**** Source excerpt ****
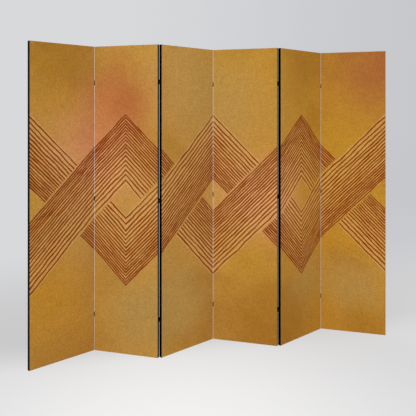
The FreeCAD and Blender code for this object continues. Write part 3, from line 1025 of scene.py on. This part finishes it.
def make_floor_look():
    """Matt white floor with a painted soft pool of light in front and a painted shadow behind the screen,
    its tone running up into the backdrop.
    """
    sh = Shader("floor")
    place = sh.place()
    across, back, _ = sh.split(place)
    speckle = sh.math("MULTIPLY", sh.noise(place, SPECKLE_PATCH, 2.0, 0.6), 0.3)
    sh.finish(sh.mix(speckle, FLOOR, FLOOR_SHADE), 0.9, Specular_IOR_Level=0.1)
    off = sh.vector("LENGTH", sh.vector("SUBTRACT", place, POOL_MIDDLE))
    # Painted pool of light in front of the screen, fading to the side tone.
    tone = sh.mix(sh.ramp(off, *POOL_SPAN), FLOOR_POOL, FLOOR_SIDE)
    # Painted shadow on the floor behind the screen, darker on the left.
    behind = sh.mix(sh.ramp(across, *SIDE_SPAN), FLOOR_SHADOW_BEHIND_LEFT, FLOOR_SHADOW_BEHIND_RIGHT)
    tone = sh.mix(sh.ramp(back, *SHADOW_BEHIND_SPAN), tone, behind)
    tone = sh.mix(sh.ramp(back, *BEYOND_SPAN), tone, backdrop(sh, sh.vector("NORMALIZE", place)))
    glow = sh.node("Emission")
    sh.feed(glow.inputs["Color"], tone)
    off = sh.vector("LENGTH", place)
    share = sh.math("MULTIPLY", sh.ramp(off, *FLOOR_FADE, FLOOR_GLOW, 1.0), seen_directly(sh))
    mix_surfaces(sh, share, sh.surface, glow, "Material Output")
    return sh.owner


def build_floor():
    mesh = bpy.data.meshes.new("floor")
    angles = [2 * math.pi * i / FLOOR_SIDES for i in range(FLOOR_SIDES)]
    rim = [(FLOOR_RADIUS * math.cos(a), FLOOR_RADIUS * math.sin(a), 0) for a in angles]
    mesh.from_pydata(rim, [], [list(range(FLOOR_SIDES))])
    mesh.materials.append(make_floor_look())
    floor = bpy.data.objects.new("floor", mesh)
    bpy.context.scene.collection.objects.link(floor)


def light_world():
    sh = Shader("studio", world=True)
    bpy.context.scene.world = sh.owner
    sh.surface.inputs["Color"].default_value = (1, 1, 1, 1)
    sh.surface.inputs["Strength"].default_value = SKY_STRENGTH
    seen = sh.node("Background")
    sh.feed(seen.inputs["Color"], backdrop(sh, sh.node("TexCoord").outputs["Generated"]))
    mix_surfaces(sh, seen_directly(sh), sh.surface, seen, "World Output")


def add_sun(name, strength, azimuth, elevation, softness):
    """A broad soft light from this azimuth, 0 in front and positive to the right, and elevation."""
    data = bpy.data.lights.new(name, "SUN")
    data.energy = strength
    data.angle = math.radians(softness)
    lamp = bpy.data.objects.new(name, data)
    bpy.context.scene.collection.objects.link(lamp)
    a, e = math.radians(azimuth), math.radians(elevation)
    towards = Vector((math.sin(a) * math.cos(e), -math.cos(a) * math.cos(e), math.sin(e)))
    lamp.rotation_euler = towards.to_track_quat("Z", "Y").to_euler()


def add_camera():
    data = bpy.data.cameras.new("camera")
    data.lens = CAMERA_LENS
    data.sensor_width = CAMERA_SENSOR
    data.shift_y = CAMERA_SHIFT
    camera = bpy.data.objects.new("camera", data)
    bpy.context.scene.collection.objects.link(camera)
    camera.location = CAMERA_PLACE
    camera.rotation_euler = (math.pi / 2, 0, math.radians(CAMERA_TURN))
    bpy.context.scene.camera = camera


build_floor()
light_world()
add_sun("key", KEY_STRENGTH, KEY_AZIMUTH, KEY_ELEVATION, KEY_SOFTNESS)
add_camera()
bpy.context.scene.view_settings.view_transform = "Standard"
****
- Given task
Reproduce every line of the data verbatim.

- Response to the exercise
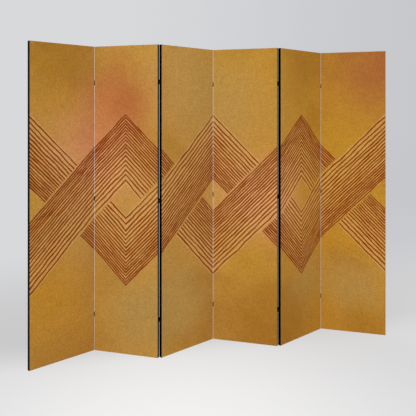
The FreeCAD and Blender code for this object continues. Write part 3, from line 1025 of scene.py on. This part finishes it.
def make_floor_look():
    """Matt white floor with a painted soft pool of light in front and a painted shadow behind the screen,
    its tone running up into the backdrop.
    """
    sh = Shader("floor")
    place = sh.place()
    across, back, _ = sh.split(place)
    speckle = sh.math("MULTIPLY", sh.noise(place, SPECKLE_PATCH, 2.0, 0.6), 0.3)
    sh.finish(sh.mix(speckle, FLOOR, FLOOR_SHADE), 0.9, Specular_IOR_Level=0.1)
    off = sh.vector("LENGTH", sh.vector("SUBTRACT", place, POOL_MIDDLE))
    # Painted pool of light in front of the screen, fading to the side tone.
    tone = sh.mix(sh.ramp(off, *POOL_SPAN), FLOOR_POOL, FLOOR_SIDE)
    # Painted shadow on the floor behind the screen, darker on the left.
    behind = sh.mix(sh.ramp(across, *SIDE_SPAN), FLOOR_SHADOW_BEHIND_LEFT, FLOOR_SHADOW_BEHIND_RIGHT)
    tone = sh.mix(sh.ramp(back, *SHADOW_BEHIND_SPAN), tone, behind)
    tone = sh.mix(sh.ramp(back, *BEYOND_SPAN), tone, backdrop(sh, sh.vector("NORMALIZE", place)))
    glow = sh.node("Emission")
    sh.feed(glow.inputs["Color"], tone)
    off = sh.vector("LENGTH", place)
    share = sh.math("MULTIPLY", sh.ramp(off, *FLOOR_FADE, FLOOR_GLOW, 1.0), seen_directly(sh))
    mix_surfaces(sh, share, sh.surface, glow, "Material Output")
    return sh.owner


def build_floor():
    mesh = bpy.data.meshes.new("floor")
    angles = [2 * math.pi * i / FLOOR_SIDES for i in range(FLOOR_SIDES)]
    rim = [(FLOOR_RADIUS * math.cos(a), FLOOR_RADIUS * math.sin(a), 0) for a in angles]
    mesh.from_pydata(rim, [], [list(range(FLOOR_SIDES))])
    mesh.materials.append(make_floor_look())
    floor = bpy.data.objects.new("floor", mesh)
    bpy.context.scene.collection.objects.link(floor)


def light_world():
    sh = Shader("studio", world=True)
    bpy.context.scene.world = sh.owner
    sh.surface.inputs["Color"].default_value = (1, 1, 1, 1)
    sh.surface.inputs["Strength"].default_value = SKY_STRENGTH
    seen = sh.node("Background")
    sh.feed(seen.inputs["Color"], backdrop(sh, sh.node("TexCoord").outputs["Generated"]))
    mix_surfaces(sh, seen_directly(sh), sh.surface, seen, "World Output")


def add_sun(name, strength, azimuth, elevation, softness):
    """A broad soft light from this azimuth, 0 in front and positive to the right, and elevation."""
    data = bpy.data.lights.new(name, "SUN")
    data.energy = strength
    data.angle = math.radians(softness)
    lamp = bpy.data.objects.new(name, data)
    bpy.context.scene.collection.objects.link(lamp)
    a, e = math.radians(azimuth), math.radians(elevation)
    towards = Vector((math.sin(a) * math.cos(e), -math.cos(a) * math.cos(e), math.sin(e)))
    lamp.rotation_euler = towards.to_track_quat("Z", "Y").to_euler()


def add_camera():
    data = bpy.data.cameras.new("camera")
    data.lens = CAMERA_LENS
    data.sensor_width = CAMERA_SENSOR
    data.shift_y = CAMERA_SHIFT
    camera = bpy.data.objects.new("camera", data)
    bpy.context.scene.collection.objects.link(camera)
    camera.location = CAMERA_PLACE
    camera.rotation_euler = (math.pi / 2, 0, math.radians(CAMERA_TURN))
    bpy.context.scene.camera = camera


build_floor()
light_world()
add_sun("key", KEY_STRENGTH, KEY_AZIMUTH, KEY_ELEVATION, KEY_SOFTNESS)
add_camera()
bpy.context.scene.view_settings.view_transform = "Standard"